Musical fashion has passed Sowerby’s music by, generally speaking, despite the fact that his works have been highly esteemed and extensively performed in the organ world for many years.

His conservative musical inclinations ran counter to the modernism of his time and continue to make him something of a concert-hall pariah to the present day. The stereotype that has come down to us is that of a well-mannered but rather stodgy church musician. Yet much of his prolific output is unworthy of neglect—well crafted, grateful to perform, rewarding to listen to, for all its lack of blazing originality. And there are moments that show genuine depth of feeling.

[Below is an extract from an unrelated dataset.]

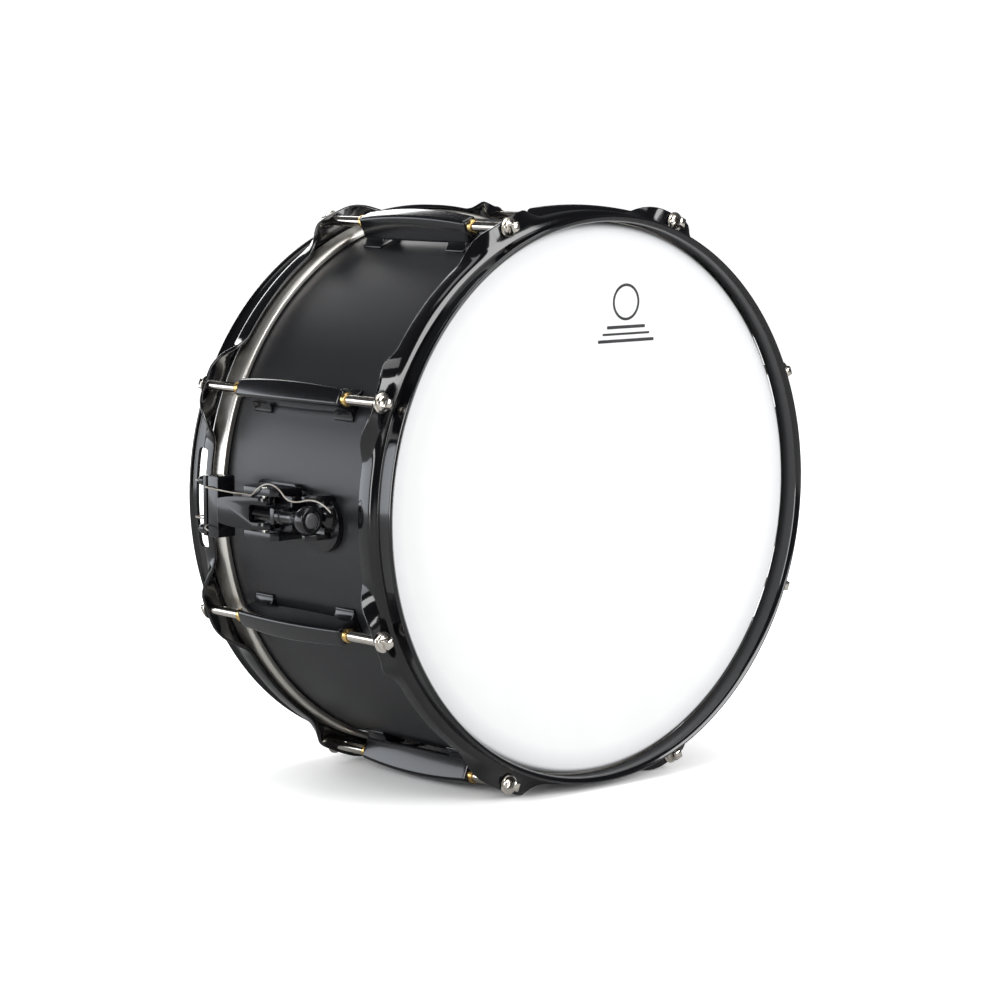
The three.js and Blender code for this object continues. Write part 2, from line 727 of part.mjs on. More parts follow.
function buttPlate() {
  const plate = solid(facePlate(roundedRectangle([10, -19], [52, 19], 8), [175, BASE_FACE]));
  const block = solid(facePlate(roundedRectangle([BUTT_SPAN[0], -18], [BUTT_SPAN[1], 18], 2), [179, BUTT_BLOCK_FACE]));
  return cut(joined(plate, block), shellSurface(), ...buttScrewHoles());
}

function buttClamp() {
  const low = BUTT_BLOCK_FACE + CLAMP_SLIT;
  const plate = solid(facePlate(roundedRectangle([BUTT_SPAN[0], -18], [BUTT_SPAN[1], 18], 2), [low, low + 2.4]));
  return cut(plate, ...buttScrewHoles());
}

function buttScrew(side) {
  const headLow = BUTT_BLOCK_FACE + CLAMP_SLIT + 2.4 + GAP;
  const profile = [
    [0, 185.5],
    [1.8, 185.5],
    [1.8, headLow],
    [3.6, headLow],
    [3.6, headLow + 2.2],
    [2.4, headLow + 3.4],
    [0, headLow + 3.7],
  ];
  const screw = turned(profile, 14).rotateZ(-Math.PI / 2);
  return screw.translate(0, BUTT_SCREW_LEVEL, side * BUTT_SCREW_SPREAD);
}

addPiece(butt, 'butt_plate', buttPlate(), glossBlack());
addPiece(butt, 'butt_clamp', buttClamp(), glossBlack());
addPiece(butt, 'butt_screw_upper', buttScrew(1), nickel());
addPiece(butt, 'butt_screw_lower', buttScrew(-1), nickel());

// ---------------------------------------------------------------- snare wires and cords

const STRAND_COUNT = 20;
const STRAND_PITCH = 2.1;
const WIRE_LOW = FILM_FACE + GAP;

function snareWires() {
  const plates = [-1, 1].map((side) => {
    const x = side > 0 ? [WIRE_PLATE_INNER, WIRE_PLATE_OUTER] : [-WIRE_PLATE_OUTER, -WIRE_PLATE_INNER];
    return solid(box(x, [WIRE_LOW, WIRE_LOW + 1.5], [-22, 22]));
  });
  const strands = [];
  for (let i = 0; i < STRAND_COUNT; i += 1) {
    const z = (i - (STRAND_COUNT - 1) / 2) * STRAND_PITCH;
    const reach = WIRE_PLATE_INNER + 2;
    strands.push(solid(box([-reach, reach], [WIRE_LOW + 0.1, WIRE_LOW + 1.3], [z - 0.6, z + 0.6])));
  }
  return joined(...plates, ...strands);
}

const LOOP_LEVEL = WIRE_LOW + 1.5 + CORD_RADIUS + 0.2;

// Half of the way from an end plate to the gate, at one side of the middle.
function headRun(side, outerEnd) {
  return [
    [outerEnd, CORD_GATE_LEVEL, side],
    [(outerEnd + WIRE_PLATE_OUTER) / 2 + 2, CORD_GATE_LEVEL + 0.3, side],
    [WIRE_PLATE_OUTER + 1, LOOP_LEVEL, side],
    [WIRE_PLATE_INNER + 10, LOOP_LEVEL, side],
  ];
}

// Over the hoop's shelf and down outside the skirt, from the gate to a clamp.
function rimRun(side) {
  return [
    [180, CORD_GATE_LEVEL, side],
    [185, CORD_GATE_LEVEL - 0.4, side],
    [CORD_OUTER_RADIUS - 0.6, CORD_GATE_LEVEL - 3.4, side],
    [CORD_OUTER_RADIUS, 80, side],
    [CORD_OUTER_RADIUS, 66, side],
  ];
}

const LOOP_TURN = [
  [WIRE_PLATE_INNER + 6.5, LOOP_LEVEL, 9],
  [WIRE_PLATE_INNER + 5, LOOP_LEVEL, 0],
  [WIRE_PLATE_INNER + 6.5, LOOP_LEVEL, -9],
];

function strainerCordLoop() {
  const start = headRun(CORD_SPREAD, CORD_SPLIT_RADIUS);
  const end = headRun(-CORD_SPREAD, CORD_SPLIT_RADIUS).reverse();
  return cord([...start, ...LOOP_TURN, ...end], 30);
}

// Through the slit between the clamp block and its plate, with a short tail left standing out.
function strainerCordRun(side, tail, steps) {
  const slit = CLAMP_FACE + CLAMP_SLIT / 2;
  const run = [
    [CORD_SPLIT_RADIUS + GAP, CORD_GATE_LEVEL, side],
    ...rimRun(side),
    [CORD_OUTER_RADIUS, 58, side],
    [CORD_OUTER_RADIUS + 0.9, slit + 1.9, side],
    [191, slit, side],
    [197, slit, side],
    [203, slit, side],
    ...tail,
  ];
  return cord(run, steps);
}

const UPPER_TAIL = [
  [206.4, 52, -12.6],
  [207.2, 48, -12.4],
  [205.2, 42, -11.6],
  [204.6, 33, -11.2],
  [204.4, 25, -10.9],
  [202.6, 18, -10.8],
  [203, 9.5, -10.8],
  [204.7, 5.2, -11],
  [205.4, 1, -14],
  [204.4, -3, -17.4],
  [203.4, -9, -19.4],
  [202.6, -15, -18.6],
  [202.4, -21, -15.6],
  [202.8, -26, -12],
  [203.2, -31, -10.7],
  [203.2, -40, -10.9],
  [201.6, -47, -12.6],
  [199.4, -53, -12],
  [197.4, -58, -9.4],
  [196, -62, -5.6],
];

const LOWER_TAIL = [
  [206, 51.6, 12.6],
  [208, 49, 13.6],
  [208.6, 45, 14.6],
];

function buttCord() {
  const slit = BUTT_BLOCK_FACE + CLAMP_SLIT / 2;
  const half = (side) => [
    ...headRun(side, CORD_SPLIT_RADIUS).reverse(),
    ...rimRun(side),
    [CORD_OUTER_RADIUS + 1.4, 59, side],
    [slit - 1.6, 53.4, side],
    [slit, 50, side],
    [slit, 44, side],
    [slit, 34, side],
    [slit, 24, side],
  ];
  const upper = half(CORD_SPREAD).reverse();
  const lower = half(-CORD_SPREAD);
  return cord([...upper, ...LOOP_TURN, ...lower], 76);
}

addPiece(butt, 'snare_wires', snareWires(), wireSteel());
addPiece(strainer, 'strainer_cord_loop', strainerCordLoop(), nylonCord());
addPiece(strainer, 'strainer_cord_upper', strainerCordRun(-CORD_SPREAD, UPPER_TAIL, 56), nylonCord());
addPiece(strainer, 'strainer_cord_lower', strainerCordRun(CORD_SPREAD, LOWER_TAIL, 36), nylonCord());
addPiece(butt, 'butt_cord', buttCord(), nylonCord());

export default drum;
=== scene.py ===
import math

import bpy
from mathutils import Matrix, Vector


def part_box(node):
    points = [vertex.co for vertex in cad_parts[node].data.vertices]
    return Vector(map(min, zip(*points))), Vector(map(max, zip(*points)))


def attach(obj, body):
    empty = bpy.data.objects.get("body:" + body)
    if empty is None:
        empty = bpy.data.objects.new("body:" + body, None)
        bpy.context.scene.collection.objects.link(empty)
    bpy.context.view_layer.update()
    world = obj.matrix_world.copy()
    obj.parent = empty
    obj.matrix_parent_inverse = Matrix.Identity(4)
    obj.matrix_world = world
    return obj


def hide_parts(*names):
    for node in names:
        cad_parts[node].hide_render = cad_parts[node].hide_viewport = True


# A 14 by 7 inch snare drum lying on its side. Metres, +Z up, the drum's axis along Y.
# The struck head faces -Y and the snare wires face +Y. The strainer is at -X and the butt plate at +X.

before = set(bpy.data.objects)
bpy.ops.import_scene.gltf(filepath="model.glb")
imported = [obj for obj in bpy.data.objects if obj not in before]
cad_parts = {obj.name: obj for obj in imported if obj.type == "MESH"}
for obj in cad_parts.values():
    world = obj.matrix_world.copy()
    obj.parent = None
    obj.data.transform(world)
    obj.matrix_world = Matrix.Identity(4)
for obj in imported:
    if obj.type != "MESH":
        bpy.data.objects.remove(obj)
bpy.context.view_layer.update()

MM = 0.001
shell_low, shell_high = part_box("shell")
AXIS = (shell_low + shell_high) / 2
SHELL_RADIUS = (shell_high.x - shell_low.x) / 2
LUG_COUNT = 8
LUG_STEP = 360 / LUG_COUNT
FIRST_LUG_ANGLE = LUG_STEP / 2
STRAINER_ANGLE = 180
VENT_ANGLE = 45
ROD_CIRCLE = 190.5 * MM
ROUND_STEPS = 256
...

There are moments like that in his interwar masterpiece, the big-boned Symphony in G Major (1930-31), with its technically demanding second movement, marked “fast and sinister.” Listen to the apparent ease with which Schrader dispatches the difficult double-pedaling, his feet at opposite ends of the pedalboard, in the rousing Passacaglia at the end.

Also worthwhile is Toccata (1941), a lively party-piece for generations of organists who came after the composer, who included it on every recital program he gave from the 1940s onward; Schrader does the showpiece proud. He also rises splendidly to the fleet-footed virtuosity of Pageant (1931), written to show off the lightning pedal technique of the famed Italian organist Fernando Germani.

Detailed liner notes by Ferko and Francis Crociata—author, Sowerby authority and longtime president of the Leo Sowerby Foundation—are models of their kind. So is Bill Maylone’s excellent audio engineering, which captures the wide spectrum of sonorities produced by the various instruments, in resonant but clear church acoustics. Each CD holds more than 79 minutes of music. Warmly recommended, particularly to collectors wishing to explore neglected byways of American instrumental music. And more Ferko, please, Cedille.